Uma história de carnaval, racismo e esperança



Desde que me formei na faculdade de Direito nunca me interessei em advogar. Foquei meu rumo na transição de carreira para a área tecnologia e nunca mais voltei aos códigos e tribunais. Mas tudo mudou em 2019 durante o desfile da Mangueira...


Com o enredo História pra Ninar Gente Grande, a Estação Primeira de Mangueira contou na Marquês de Sapucaí a história do brasil pela ótica de heróis pretos e populares. E eu, cria de carnaval que sou, estava acompanhando o desfile quando apareceu uma ala dedicada à uma mulher preta chamada Esperança. 

Esperança Garcia era uma mulher escravizada no brasil do século XVIII em uma fazenda no municipio de Nazaré do Piaui. Cansada dos maus tratos sofridos por ela e seu filho pelos brancos donos da fazenda, resolveu escrever o que foi considerada a primeira petição feita por uma mulher no brasil, antes mesmo do patriarca abolicionista e advogado Luís Gama.

Como nos longos anos nos bancos da faculdade de direito eu nunca havia ouvido falar da primeira advogada do brasil? Que coragem uma mulher preta escravizada teve de recorrer à tutela do Estado? Que bom que eu pude mais uma vez contar com uma escola de samba e conhecer essa história que mudaria minha vida pra sempre.


Uma luta de séculos


Eu já havia sido processada duas vezes por ter denunciado o racismo que sofri trabalhando em uma empresa. Para minha surpresa, em 2019, após duas sentenças que julgaram o pedido da empresa e da gerente improcedentes, afastando a hipótese do dano moral, mais uma vez eu estava sendo intimada a responder judicialmente por contar algo acontecido na minha vida.

Quando descobri que Esperança escreveu sua carta ao governador relatando os abusos sofridos, poder batizar sua filha ela tinha apenas 19 anos, eu, 249 anos depois, também cansada dos maus tratos, da perseguição financeira, da opressão racista recaindo mais uma vez sobre mim, decidi, que através de jus postulandi escreveria minha primeira petição fora da universidade: uma contestação para me defender do quarto processo movido contra mim pela empresa internacional onde trabalhava. 

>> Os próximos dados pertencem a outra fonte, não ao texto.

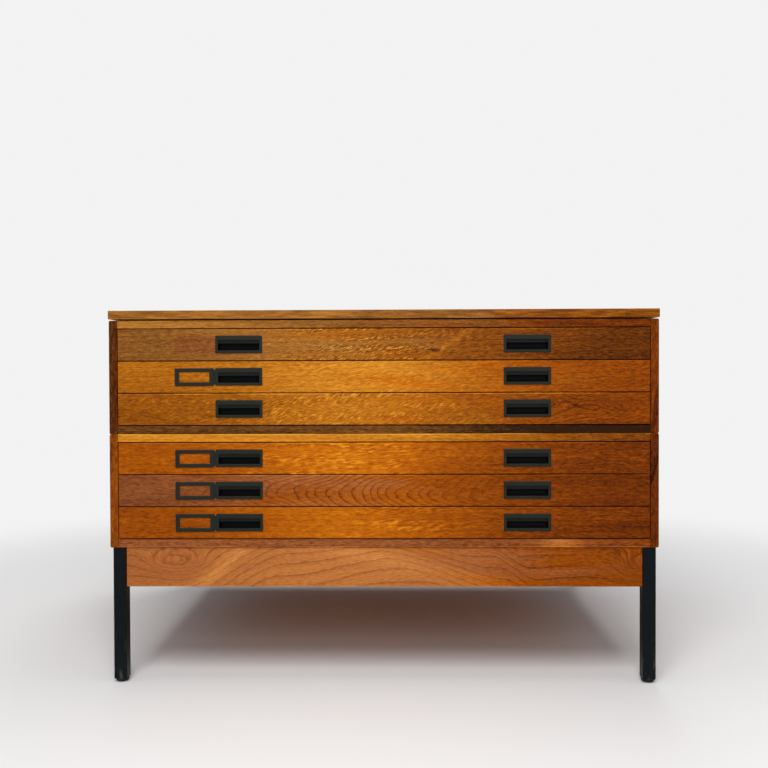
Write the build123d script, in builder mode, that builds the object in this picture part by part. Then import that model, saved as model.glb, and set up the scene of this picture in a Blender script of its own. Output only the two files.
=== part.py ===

E apesar de contar com o trabalho de excelentes advogados eu abri mão do patrocínio. Quando eu comuniquei a minha advogada que desta vez eu iria sozinha em minha defesa no juízo do trabalho ela falou enfaticamente.: Você vai ser massacrada. E foi o que aconteceu.

“Brasil, chegou a vez
De ouvir as Marias, Mahins, Marielles, malês”

O preço da justiça é a publicidade eterna


Assim como foi com Esperança, negligenciada pelo Poder Judiciário, eu também não tive o auxílio da justiça para expor minha indignação e violência racista que sofri e fui condenada a pagar 15 mil para sanar os a honra de uma empresa, pouco mis que 3 mil dólares.

Mas isso não importa. Se quinze mil dinheiros são o suficientes para reaver a honra e que age de forma, baixa, mesquinha, repugnante, certamente não é dinheiro que calará a minha voz e a voz de Esperança. Que racistas nunca sejam esquecidos. Este é o nosso legado de esperança.